En évoquant l’année qui vient de s’écouler, nous ne pouvons passer à coter de ce qu’il en a été au niveau des beefs (clashs). Parfois exaltants, parfois lassants, souvent ridicules, ses diss ont surtout fait les beaux jours des internautes les plus imaginatifs. Montages, parodies, etc… Internet est définitivement devenue une arme de guerre de première catégorie qui peut permettre d’achever son adversaire en quelques tweets, hastags, ou images Instagram.

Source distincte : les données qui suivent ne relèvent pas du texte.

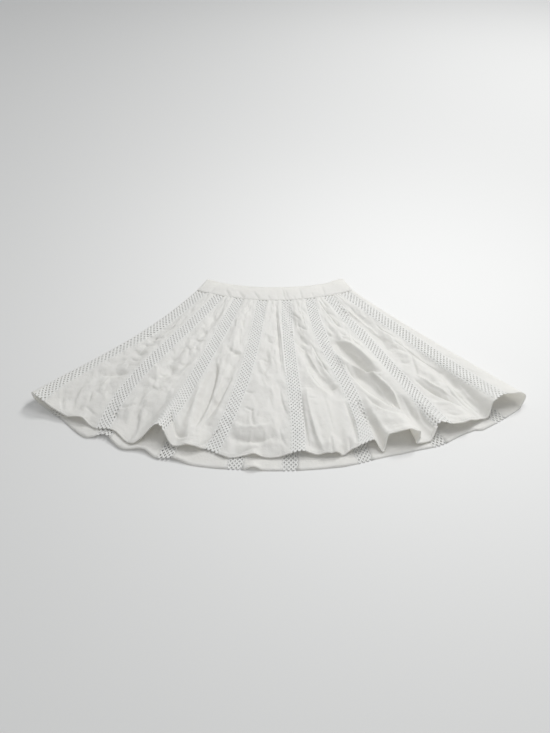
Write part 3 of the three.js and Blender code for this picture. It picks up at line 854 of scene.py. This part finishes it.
def crochet_material():
    """Thick soft yarn."""
    material, tree, shader = new_material("crochet", (0.96, 0.96, 0.94), 0.95, 0.3, 0.25)
    yarn = texture(tree, "ShaderNodeTexNoise", Scale=900, Detail=3)
    tree.links.new(relief(tree, yarn.outputs["Fac"], 0.5, 0.0006), shader.inputs["Normal"])
    return material


COTTON = cotton_material()
CROCHET = crochet_material()

# ---- Pieces ----

GORE_COLUMNS = {"front": 56, "side": 92, "back": 16}
ROWS = {"front": 200, "side": 200, "back": 80}
GATHERS = 3  # on each gore
GATHER_HEIGHT = 2.0
GATHER_SHIFT = 0.2
GATHER_WIDTH = (0.10, 0.18)
GATHER_REACH = (0.08, 0.3)
GATHER_SHARE = (0.6, 1.2)
FLAT_LENGTH = 0.445  # an insertion's length when it was cut, in metres
HEM_STITCH = 5.2  # from the hem's edge to its stitches


def declare(piece, node, slot, flat, area, beneath):
    """Hang a piece under the root body and hide the solid that it stands for; slot, flat, area and
    beneath are not used.
    """
    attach(piece, "root")
    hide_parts(node)


def cut_size(grid):
    """Width, length and area in metres of the cloth in a grid of points, laid out flat."""
    widths = np.linalg.norm(np.diff(grid, axis=1), axis=-1).sum(axis=1) * MM
    lengths = np.linalg.norm(np.diff(grid, axis=0), axis=-1).sum(axis=0) * MM
    flat = (round(float(widths.max()), 3), round(float(lengths.mean()), 3))
    return flat, round(float(widths.mean() * lengths.mean()), 5)


def gore_span(side, before, after, t):
    """Distances along the cloth between which a gore lies, with its seam allowances."""
    start = centre_line(side, before, t)
    end = centre_line(side, after, t)
    trim = np.sign(end - start) * (LACE_WIDTH / 2 - SEAM_ALLOWANCE)
    return start + trim, end - trim


def gathers(u, t, seed):
    """Soft gathers below the waistband, u running across a gore from 0 to 1."""
    rng = np.random.default_rng(seed)
    height = 0
    for k in range(GATHERS):
        centre = (k + 0.5 + rng.uniform(-GATHER_SHIFT, GATHER_SHIFT)) / GATHERS
        width = rng.uniform(*GATHER_WIDTH)
        reach = rng.uniform(*GATHER_REACH)
        hump = np.exp(-(((u - centre) / width) ** 2))
        height = height + hump * (1 - smoothstep(t, 0, reach)) * rng.uniform(*GATHER_SHARE)
    return GATHER_HEIGHT * height


def hem_stitches(side, before, after):
    """The row of stitches that holds up a gore's hem."""
    level = 1 - HEM_STITCH / LENGTH
    start, end = gore_span(side, before, after, np.array(1.0))

    def line(share):
        low, high = gore_span(side, before, after, np.full_like(share, level))
        return lerp(low, high, share), np.full_like(share, level)

    return stitches(side, line, float(abs(end - start)), HEM_CLOTH / 2)


def gore(node, before, after, kind, seed, beneath):
    """A gore between two insertions, with its turned-up hem and its stitches."""
    side = nearer_side(before)
    t = np.linspace(0, 1, ROWS[kind])[:, None]
    u = np.linspace(0, 1, GORE_COLUMNS[kind])[None]
    start, end = gore_span(side, before, after, t)
    grid = cloth(side, lerp(start, end, u), t, gathers(u, t, seed))
    thickness = np.where((1 - t) * LENGTH < HEM_DEPTH, HEM_CLOTH, CLOTH) + 0 * u
    parts = [shell(grid, thickness), hem_stitches(side, before, after)]
    piece = add_mesh(f"cotton_{node}", *joined(parts), COTTON)
    declare(piece, node, "cotton", *cut_size(grid), beneath)


STRANDS = 7  # yarns side by side in an insertion
STRAND_PITCH = 4.0
STRAND_WAVE = 8.8  # length of one swing to and fro
STRAND_SWING = 1.35
STRAND_SIZE = (2.06, 0.55)  # half of a yarn's width and height
NET_LIFT = 0.15
HEADER_LIFT = -0.1
HEADER_IN = 12.4  # from an insertion's centre line to its close edges
HEADER_THICKNESS = 0.5
HEADER_COLUMNS = 3
NET_DETAIL = {"front": (8, 6), "back": (5, 4)}  # samples a wave and sides of a yarn


def net(side, name, waves, samples, sides):
    """Yarns that swing to and fro down an insertion, each against its neighbours."""
    t = np.linspace(0, 1, waves * samples + 1)[None]
    order = np.arange(STRANDS)[:, None]
    swing = STRAND_SWING * np.sin(2 * math.pi * waves * t) * (-1.0) ** order
    across = (order - (STRANDS - 1) / 2) * STRAND_PITCH + swing
    s = centre_line(side, name, t) - side["sign"] * across
    t = np.broadcast_to(t, s.shape)
    centres = cloth(side, s, t, NET_LIFT)
    return strands(centres, outward(side, s, t), STRAND_SIZE, sides)


def header(side, name, low, high, rows):
    """The close edge of an insertion, along which it is sewn."""
    t = np.linspace(0, 1, rows)[:, None]
    across = np.linspace(low, high, HEADER_COLUMNS)[None]
    s = centre_line(side, name, t) - side["sign"] * across
    return shell(cloth(side, s, t, HEADER_LIFT), HEADER_THICKNESS)


def insertion(name, beneath):
    """A strip of crochet: a net of yarns between two close edges."""
    side = nearer_side(name)
    kind = "front" if name in FRONT_NAMES else "back"
    waves = round(LENGTH / STRAND_WAVE)
    rows = ROWS[kind]
    parts = [
        net(side, name, waves, *NET_DETAIL[kind]),
        header(side, name, -LACE_WIDTH / 2, -HEADER_IN, rows),
        header(side, name, HEADER_IN, LACE_WIDTH / 2, rows),
    ]
    node = f"insertion_{name}"
    piece = add_mesh(f"crochet_{node}", *joined(parts), CROCHET)
    declare(piece, node, "crochet", (LACE_WIDTH * MM, FLAT_LENGTH), None, beneath)


BAND_ROWS = 15
BAND_COLUMNS = 150
BAND_FOOT = -0.01  # the band ends just above its seam
BAND_STITCHES = (-0.93, -0.09)
SIDE_SEAM = 0.15  # from a side's outermost line to the edge of a half of the band


def band_stitches(side, facing, level):
    """A row of stitches across half the width of the waistband."""
    reach = float(cloth_distance(side, 0, level))

    def line(share):
        return facing * share * reach, np.full_like(share, level)

    return stitches(side, line, reach, BAND_CLOTH / 2, BAND_WALL)


def waistband(front):
    """The front or back half of the waistband, with its stitches."""
    t = np.linspace(-1, BAND_FOOT, BAND_ROWS)[:, None]
    u = np.linspace(0, 1, BAND_COLUMNS)[None]
    facing = 1 if front else -1
    width = cloth_distance(LEFT, 0, t) + cloth_distance(RIGHT, 0, t) - 2 * SIDE_SEAM
    s = facing * (np.minimum(u, 1 - u) * width + SIDE_SEAM)
    left = cloth(LEFT, s, t, 0, BAND_WALL)
    right = cloth(RIGHT, s, t, 0, BAND_WALL)
    on_left = (u < 0.5) == front
    grid = np.where(on_left[..., None], left, right)
    rows = [
        band_stitches(side, facing, level) for side in (LEFT, RIGHT) for level in BAND_STITCHES
    ]
    node = "waistband_front" if front else "waistband_back"
    piece = add_mesh(f"cotton_{node}", *joined([shell(grid, BAND_CLOTH), *rows]), COTTON)
    declare(piece, node, "waistband", *cut_size(grid), "waistband_back" if front else "floor")


def build_skirt():
    """Every piece, in order round the skirt. Front pieces lie on the back's pieces below them."""
    names = list(INSERTIONS)
    last = len(names) - 1
    for k, name in enumerate(names):
        following = names[(k + 1) % len(names)]
        front = name in FRONT_NAMES
        insertion(name, f"insertion_{names[last - k]}" if front else "floor")
        if name[:4] != following[:4]:
            node = "gore_side_right" if front else "gore_side_left"
            gore(node, name, following, "side", k, "floor")
        elif front:
            gore(f"gore_{name}", name, following, "front", k, f"gore_{names[last - 1 - k]}")
        else:
            gore(f"gore_{name}", name, following, "back", k, "floor")
    waistband(True)
    waistband(False)


# ---- Floor, light and camera ----

FLOOR_HALF = 4000


def build_floor():
    """A plain pale floor."""
    signs = np.array([[-1, -1, 0], [1, -1, 0], [1, 1, 0], [-1, 1, 0]], float)
    pale = new_material("floor", (0.8, 0.8, 0.79), 0.7, 0)[0]
    floor = add_mesh("floor", FLOOR_HALF * signs, np.array([[0, 1, 2, 3]]), pale, False)


def area_light(name, place, target, size, power):
    """A round lamp that faces its target."""
    light = bpy.data.lights.new(name, "AREA")
    light.shape = "DISK"
    light.size = size
    light.energy = power
    lamp = bpy.data.objects.new(name, light)
    lamp.location = place
    lamp.rotation_euler = (Vector(target) - Vector(place)).to_track_quat("-Z", "Y").to_euler()
    bpy.context.scene.collection.objects.link(lamp)


def build_light():
    """A window at the far right, a weak lamp over the skirt, and a pale room."""
    area_light("window", (1.6, 2.0, 2.6), (0.5, 0.6, 0), size=0.8, power=49)
    area_light("overhead", (0.3, 0.14, 1.05), (0.3, 0.14, 0), size=0.5, power=4.4)
    world = bpy.data.worlds.new("studio")
    world.use_nodes = True
    background = world.node_tree.nodes["Background"]
    background.inputs["Color"].default_value = (0.97, 0.985, 1, 1)
    background.inputs["Strength"].default_value = 0.46
    bpy.context.scene.world = world
    bpy.context.scene.view_settings.view_transform = "Standard"


CAMERA_PLACE = (-0.00548, -0.8201, 0.83483)
CAMERA_PITCH = 46  # degrees down from level
CAMERA_LENS = 27.5
CAMERA_SENSOR = 36


def build_camera():
    """A camera at the skirt's hem that looks down at it."""
    camera = bpy.data.cameras.new("camera")
    camera.lens = CAMERA_LENS
    camera.sensor_width = CAMERA_SENSOR
    camera.sensor_fit = "AUTO"
    camera.clip_start = 0.01
    view = bpy.data.objects.new("camera", camera)
    view.location = CAMERA_PLACE
    view.rotation_euler = (math.radians(90 - CAMERA_PITCH), 0, 0)
    bpy.context.scene.collection.objects.link(view)
    bpy.context.scene.camera = view


build_skirt()
build_floor()
build_light()
build_camera()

Entre la sortie de sa mixtape/album If You’re Reading This It’s Too Late (seul disque rap sorti en 2015 à avoir atteint la barre du million de ventes) et de son “joint-mixtape” What a Time to be Alive en duo avec Future, Drake s’est retrouvé sans le vouloir confronté à Meek Mill. Le clash se soldera par une victoire à plate couture du Canadien face au membre de Maybach Music qui visiblement s’est laissé aller à un excès d’assurance surement dû au succès de son (bon) album Dreams Worth More Than Money et l’attention qui entoure sa personne par le biais de son idylle avec Nicki Minaj.
Chez nous au pays du fromage, nous avons eu affaire au sempiternel échange qui s’enlise depuis déjà trop longtemps entre les deux « anciens », Rohff et Booba (qui lui est un peu en guerre avec tout le monde). Hormis un freestyle assez surréaliste de la part du Vitryo sur l’instru du morceau Try Me de la rappeuse Dej Loaf, les deux comparses se sont contentés de pics lancées de part et d’autre pendant les interviews ou sur les réseaux sociaux. La musique en est-elle sortie grandie de ces échauffourées ? A croire que oui car en fin d’année, l’un comme l’autre nous ont livré des albums bien meilleures que leurs précédentes cuvées respectives.
Visiblement, ce n’est pas en 2016 que l’égo des rappeurs risque de se dégonfler.